Dan nog een buitenbeentje: Zwaarspaat (PW21), ook wel permanent wit genoemd, maar het is het bariumsulfaat dat ook in lithopoon zit en doet toch niet echt als wit aan. Creme-wit zou ik het mee willen geven. Ik vind dit pigment vooral mooi bij het mengen met andere kleuren, als te zien is in de foto met blauwe inkt.

Alle witte pigmentkrijtsoorten geven de inkt een mooie dekkende afwerking, wat te verwachten is van een krijt. De krijt voor tempera blijkt het meest dekkende en maakt de kleur zelfs wat donkerder.
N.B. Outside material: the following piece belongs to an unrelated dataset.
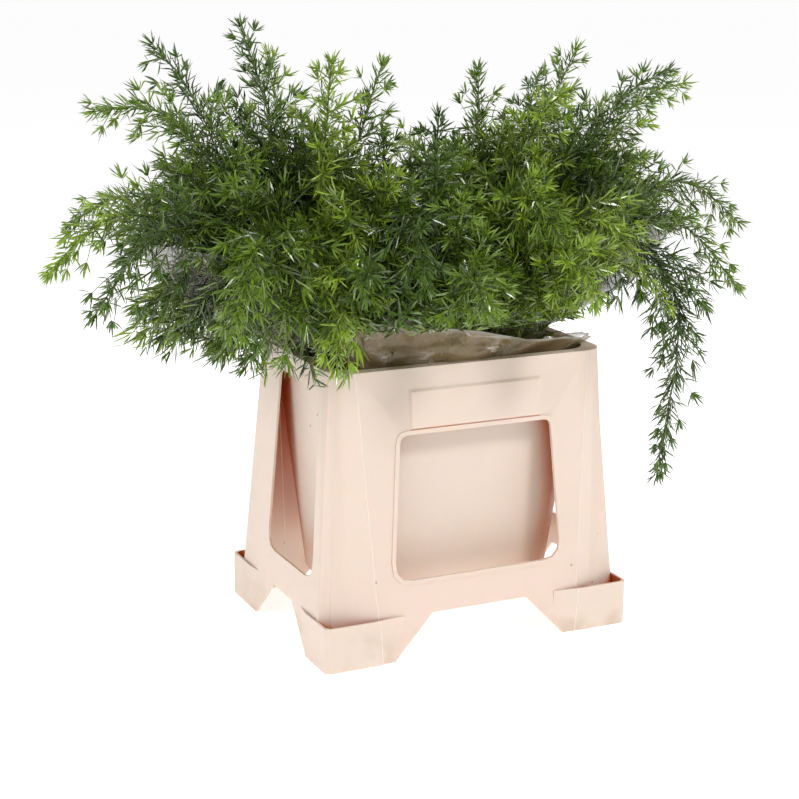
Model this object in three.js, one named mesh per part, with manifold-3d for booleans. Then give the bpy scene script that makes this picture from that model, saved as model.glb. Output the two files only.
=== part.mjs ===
// Cut asparagus fern in clear sleeves, standing in a plastic transport bucket.
// Millimetres, +Z up, +X to the right along the wide front, which faces -Y.
// Everything is laid out about the middle of the bucket's foot. The last lines then move the whole part, so that
// its origin is the bottom centre of its own bounding box.

import * as THREE from "three";
import { mergeVertices } from "three/addons/utils/BufferGeometryUtils.js";
import Module from "manifold-3d";

const wasm = await Module();
wasm.setup();

const GAP = 0.3;
const WALL = 3;

// Bucket: the outer skirt is ruled between its rim outline and its floor outline.
const SKIRT = {
  height: 340,
  rim: { half: [178, 119.5], setback: [27, 28], round: 0.75 },
  floor: { half: [200, 148], setback: [72, 25], round: 0.3 },
};
const CORNER_STEPS = 4;

// The inner bucket tapers less than the skirt, so a wedge of air is left between them.
const TUB = {
  bottom: 60,
  top: { half: [168.3, 108.3], radius: 36 },
  base: { half: [143.6, 83.6], radius: 50 },
};

const FRONT_WINDOW = { low: 94, high: 264, halfLow: 110, halfHigh: 98, middle: 0, radiusLow: 24, radiusHigh: 9 };
const SIDE_WINDOW = { low: 94, high: 316, halfLow: 70, halfHigh: 59, middle: -26, radiusLow: 24, radiusHigh: 9 };
const FRONT_ARCH = { high: 52, halfLow: 112, halfHigh: 62, middle: 0 };
const SIDE_ARCH = { high: 52, halfLow: 80, halfHigh: 30, middle: -10 };

// Corner collars: a square corner outside the chamfered skirt, open at the top.
const COLLAR = { height: 54, half: [200, 150], reach: [100, 94], taper: 5, run: 34, cut: 5 };

const LABEL = { low: 268, high: 317, half: 87, proud: 3, bevel: 4, sunk: 1.5 };
const BEAD = { width: 5, proud: 1.6, sunk: 1.5 };

const WATER = { level: 130, holeFloor: 3 };

// Sleeves: rows of [z, centre x, centre y, half x, half y]. The side rows are mirrored for the left sleeve.
const FILM = 0.8;
const SIDE_SLEEVE = [
  [WATER.level + GAP, 75, 30, 18.5, 18.5],
  [160, 75, 30, 18.5, 18.5],
  [250, 77, 33, 44, 40],
  [340, 82, 37, 76, 64],
  [354, 106, 46, 100, 74],
  [392, 148, 60, 141, 96],
  [466, 174, 70, 162, 116],
];
const FRONT_SLEEVE = [
  [WATER.level + GAP, 0, -48, 23.5, 15],
  [160, 0, -48, 23.5, 15],
  [250, 3, -58, 80, 23],
  [340, 5, -69, 148, 33],
  [363, 12, -72, 168, 33],
];
const FRONT_LIP = { lean: -18, swell: 10 };
const SLEEVE_SIDES = 16;
const TIE = { z: 146, height: 5, thick: 1.6 };

// Each stem runs through the neck, the rim and the mouth of its sleeve. A row gives [z, centre x, centre y,
// reach x, reach y], and a stem's own place on the unit disc scales the reach.
const SIDE_BUNCH = {
  neck: [185, 75, 30, 15.2, 15.2],
  rim: [340, 84, 38, 56, 48],
  mouth: [474, 150, 54, 118, 84],
};
const FRONT_BUNCH = {
  neck: [185, 0, -49, 18.5, 10.6],
  rim: [340, 5, -69, 104, 20],
  mouth: [402, 8, -80, 132, 32],
};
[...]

Van alle geteste pigmenten komt lithopoon het dichtst bij de titanium wit. Vanwege het ingrediënt zink, zal ik toch geen lithopoon meer willen gebruiken. De andere pigmenten zijn wit (behalve Sarti en Vincenza), maar niet zo wit als titanium of zink. Maar, vraag ik mij af, hoe vaak gebruik ik echt alleen het pure witte titanium? Meng ik het vaak niet met een andere kleur? En ben ik niet verliefd geworden op de buff titanium vanwege zijn “off white” kleur?

Mijn favoriete nieuwe wit heb ik nog niet, ze hebben allemaal wel iets. Ik heb in ieder geval nog poedertjes genoeg om het te gaan ontdekken.